Over the weekend, Anu Partanen and Trevor Corson published a piece in the New York Times that argues Finland is actually a capitalist paradise. The article is a very familiar one to those who keep track of this debate. It notes that Finland has high taxes and a generous welfare state, but then says that it is otherwise quite capitalist and perhaps even more capitalist than America.

Unlike most people who write this sort of piece, the authors here are not being malicious. Partanen is trying to open Americans up to the glories of a comprehensive welfare state and thinks that downplaying the other socialized aspects of the Finnish economy is a good way to do that. She might very well be right about her rhetorical strategy, but ultimately it is simply not true that Finland’s economic model is just ordinary capitalism with generous social benefits.

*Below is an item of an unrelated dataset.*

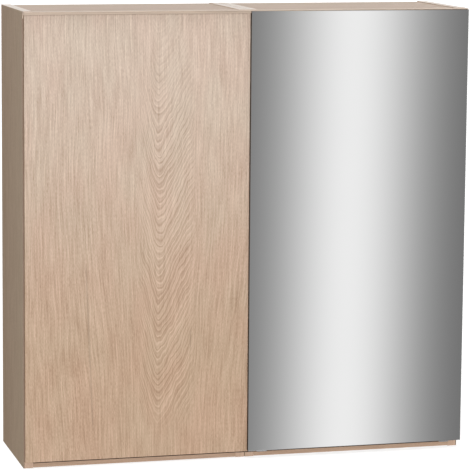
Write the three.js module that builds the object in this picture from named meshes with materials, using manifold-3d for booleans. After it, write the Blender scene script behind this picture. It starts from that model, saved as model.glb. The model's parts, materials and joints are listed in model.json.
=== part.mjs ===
// A sliding door wardrobe: two modules side by side, an oak door that runs close
// to the carcass and a mirror door that runs in front of it.
// Millimetres, +Z up. The origin is on the floor, in the middle of the whole outline,
// and the doors face -Y. Inside the wardrobe group y is measured from the carcass's
// front edges: positive into the carcass, negative towards the room.

import * as THREE from 'three';
import { mergeVertices } from 'three/addons/utils/BufferGeometryUtils.js';
import Module from 'manifold-3d';

const wasm = await Module();
wasm.setup();

// ---- Driving dimensions -------------------------------------------------

const width = 2000;
const height = 1995;
const carcassDepth = 530;
const mirrorFrontOffset = 50;
const totalDepth = carcassDepth + mirrorFrontOffset;

const touch = 0.3;
const cutOverrun = 1;
const halfWidth = width / 2;

// Carcass boards.
const sideThickness = 42;
const moduleGap = 2.4;
const topThickness = 38;
const topRecess = 3;
const bottomThickness = 19;
const bottomLift = 2;
const backThickness = 6;
const backInset = 8;
const backGrooveDepth = 8;
const shelfThickness = 22;
const shelfFront = 25;
const shelfBack = 505;

// Shelf heights, measured to each shelf's underside.
const hatShelfZ = 1690;
const upperShelfZ = 1270;
const fixedShelfZ = 850;
const lowerShelfZ = 430;

// Doors: clear gaps, board thickness and outline.
const boardThickness = 18;
const glassThickness = 4;
const carcassToOakGap = 5;
const oakToMirrorGap = 5;
const oakLeft = -996;
const oakRight = 8;
const oakBottom = 30;
const oakTop = height - 8;
const mirrorLeft = 2;
const mirrorRight = halfWidth;
const mirrorBottom = 36.5;
const mirrorTop = height - 6;
const doorTravel = 980;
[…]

For starters, the Finnish government owns nearly one-third of the nation’s wealth. For the United States to match that amount, the US government would need to move about $35 trillion of assets into public ownership.

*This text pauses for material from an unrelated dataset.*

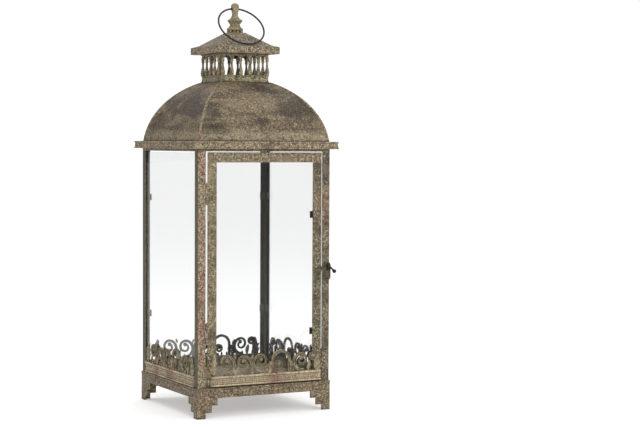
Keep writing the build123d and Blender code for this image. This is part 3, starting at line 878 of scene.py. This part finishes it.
# ---------------------------------------------------------------- scrollwork
@dataclass
class ScrollPanel:
    """A cast panel: a moulded band with C-scrolls, an arch, leaves and a rosette on it."""

    name: str
    node: str
    body: str
    side: Side
    left: float
    right: float
    low: float
    face: float
    mirrored: bool = False
    teeth: int = 0
    base: float = 66.0
    bar: float = 4.5
    depth: float = 2.8
    shrink: float = 0.64
    taper: float = 0.86
    arch: tuple[float, float, float] = (28.5, 19.0, 15.0)
    rosette: Point = (10.5, 13.5)
    bead_pitch: float = 4.0
    bead: tuple[float, float, float] = (1.4, 1.5, 1.8)
    bead_turn: float = 22.0
    wall: float = 1.2
    arch_sink: float = 1.0
    petals: int = 6
    petal_ring: float = 3.3
    scrolls: list[tuple[float, float, float, float, int, int]] = field(default_factory=lambda: [
        (-68.0, 16.5, 14.0, 255.0, 1, 3),
        (-37.5, 14.6, 13.8, 270.0, 1, 3),
        (-7.0, 15.0, 14.2, 270.0, -1, 3),
        (24.0, 9.4, 8.2, 270.0, -1, 3),
        (47.0, 8.2, 7.0, 270.0, 1, 3),
        (66.5, 14.6, 13.2, 285.0, -1, 3),
        (86.0, 20.0, 7.6, 285.0, 1, 3),
    ])
    leaves: list[tuple[float, float, float, float]] = field(default_factory=lambda: [
        (-53.0, 5.0, 18.0, 115.0), (-50.0, 6.0, 16.0, 62.0), (9.5, 5.0, 16.0, 62.0),
        (-22.5, 3.0, 14.0, 90.0), (-22.5, 27.0, 9.0, 70.0), (-53.0, 29.0, 9.0, 110.0),
        (52.0, 22.0, 12.0, 60.0), (56.5, 5.0, 14.0, 110.0), (78.0, 8.0, 18.0, 78.0),
        (44.0, 18.0, 10.0, 120.0), (4.0, 4.0, 12.0, 120.0),
    ])
    ends: tuple[Point, Point] = ((-90.0, 1.0), (94.0, -4.0))

    def bar_outline(self, centre: Vector, radius: float, angle: float) -> list[Vector]:
        """The grooved section of a bar, where it crosses a ring at an angle in degrees.

        Args:
            centre: the ring's middle.
            radius: the ring's radius.
            angle: where on the ring it lies, in degrees from +X.

        Returns:
            The points of the section, in order.
        """
        out = Vector((math.cos(math.radians(angle)), 0.0, math.sin(math.radians(angle))))
        section = [(-0.5, 0.0), (-0.49, 0.7), (-0.38, 1.0), (-0.26, 0.95), (-0.12, 0.5), (0.12, 0.5),
                   (0.26, 0.95), (0.38, 1.0), (0.49, 0.7), (0.5, 0.0)]
        return [centre + out * (radius + across * self.bar) + Vector((0.0, -up * self.depth, 0.0))
                for across, up in section]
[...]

The Finns also have a large public sector, meaning that it’s not just wealth that is much more socialized but also production. Around one-fourth of Finnish workers are employed in general government services like child care, education, and health care. Another seven percent are employed in state-owned enterprises like the country’s nationalized airliner, Finnair.

The United States would need to shift 24.7 million workers out of the private sector and into the public sector to match Finland. It would also need to expand its SOE portfolio beyond the Postal Service, Amtrak, and the Tennessee Valley Authority to include things like American Airlines, Exxon Mobil, and Verizon.

Outside of the explicitly socialized areas of public ownership and public production, Finland also has a large labor movement that clearly gives Finnish workers significant power over the economy. Around 90 percent of Finnish workers are covered by a union contract. To get America up to Finnish levels, we would need to unionize an additional 119 million workers.

As we learned a couple of weeks ago, unionized Finns are not mere paper members either. In November, as a response to 700 postal workers receiving a pay cut, as many as 60,000 workers (in a nation of 2.2 million workers) went out on strike in solidarity, shutting down ports, railroads, buses, and airlines. The pay cuts were cancelled and the prime minister resigned after misleading the public about the matter. Another 100,000 Finnish workers are expected to go on strike this week, causing production losses of hundreds of millions of euros, as part of contract negotiations in the industrial sector.

None of this is to say that Finland is a full-blown socialist society, whatever that might look like. It definitely could and should be more socialized and left wing than it is. But in saying this, we should not lose sight of how different Finland really is from the United States. To match the Finnish economic model, the United States would need to not only build a social democratic welfare state, but also socialize $35 trillion of assets, unionize 120 million workers, and move 25 million workers into the public sector.

As much as moderates like to posture as admirers of Finland and the Nordic model more generally, they never seem much interested in proposals to move the US in these socializing directions.